Using color to attract attention or amuse? Don’t bother unless it attracts the right kind of attention. As mentioned before, we’re not trying to attract a crowd—we’re trying to attract interested prospects, people who are interested in your product, so using color merely to attract attention or amuse should not be done. Of course the big advantage of the digital era is that what used to be expensive in direct mail advertising, ink and space, is now free on a computer screen. This gives us a lot more freedom to work with, but as anything, less restraint means more opportunity to steer of course, so keep your eyes focused on the target.
A mail order advertiser had a catalog. He needed a way to make it stand out from the rest since his clients probably had two or three similar catalogs from his competitors. Here’s what he did:
So he wrote a letter when he sent his catalog, and enclosed a personal card. He said, “You are a new customer, and we want to make you welcome. So when you send your order please enclose this card. The writer wants to see that you get a gift with order—something you can keep.”
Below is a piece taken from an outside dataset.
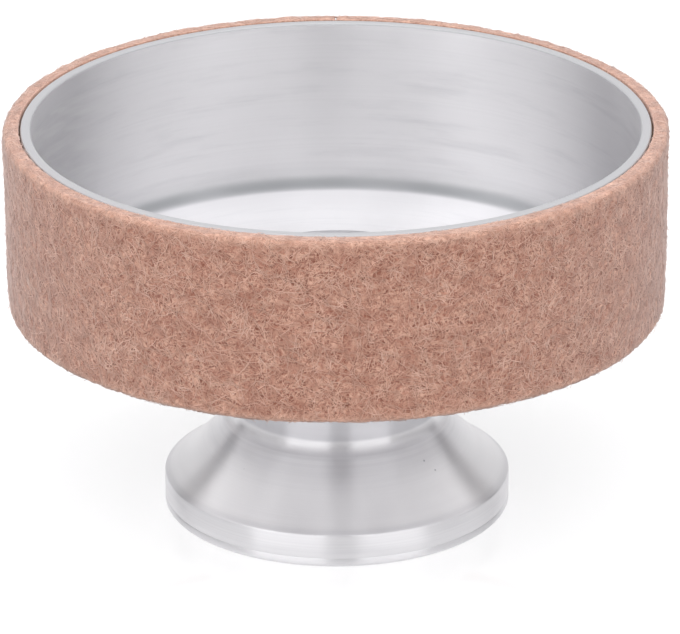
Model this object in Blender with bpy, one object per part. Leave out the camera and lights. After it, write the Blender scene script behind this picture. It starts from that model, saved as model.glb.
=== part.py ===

With an old customer he gave some other reason for the gift. The offer aroused curiosity. It gave preference to his catalog. Without some compelling reason for ordering elsewhere, the woman sent the order to him. The gift paid for itself several times over by bringing larger sales per catalog.
Another way to stand out is to show individuality. If you have some authority, use that authority in your business. There’s another Apple example that came to mind when reading the chapter on individuality, and that’s how they marketed their new iMovie software. Anyone could have demoed the software—it could have been Steve Jobs, who is a phenomenal salesman himself. But Jobs chose the developer of this software to present it himself on stage. Here’s the man who made this new release, and he’ll share with you why it’s so good. This gives the message a lot more authority. You know this guy knows what he’s talking about, and that he cares about what he has to say.
Hopkins raises a lot more points in the book, but it all boils down to one thing: testing. Scientific Advertising is a way of thinking about advertising. Advertising is not an exercise in throwing money at arty banners. It’s a tool to make money—a safe tool at that if executed correctly. Testing your campaigns allows you to find out what works in your market and what doesn’t. It allows you to fine tune your message and optimize its performance in the market. It allows you to kill off bad ideas so they’re no longer a money drain. It lets you advertise in a way that’s safe because the campaign has been tested, rather than throw the creatives you like at the market in the hope that it will work.
If it’s not possible to test, then you should learn from the campaigns of the past to see what methods work best, and apply them. For example, the things I’ve mentioned above like free trials, being specific, speaking from authority, have all been proven in the market, so making use of them should provide a decent start. Today, email marketing software like MailChimp offers tools to run A/B split tests, and services like Google Website Optimizer let you run the same for your website. Don’t leave money on the table by not using these opportunities.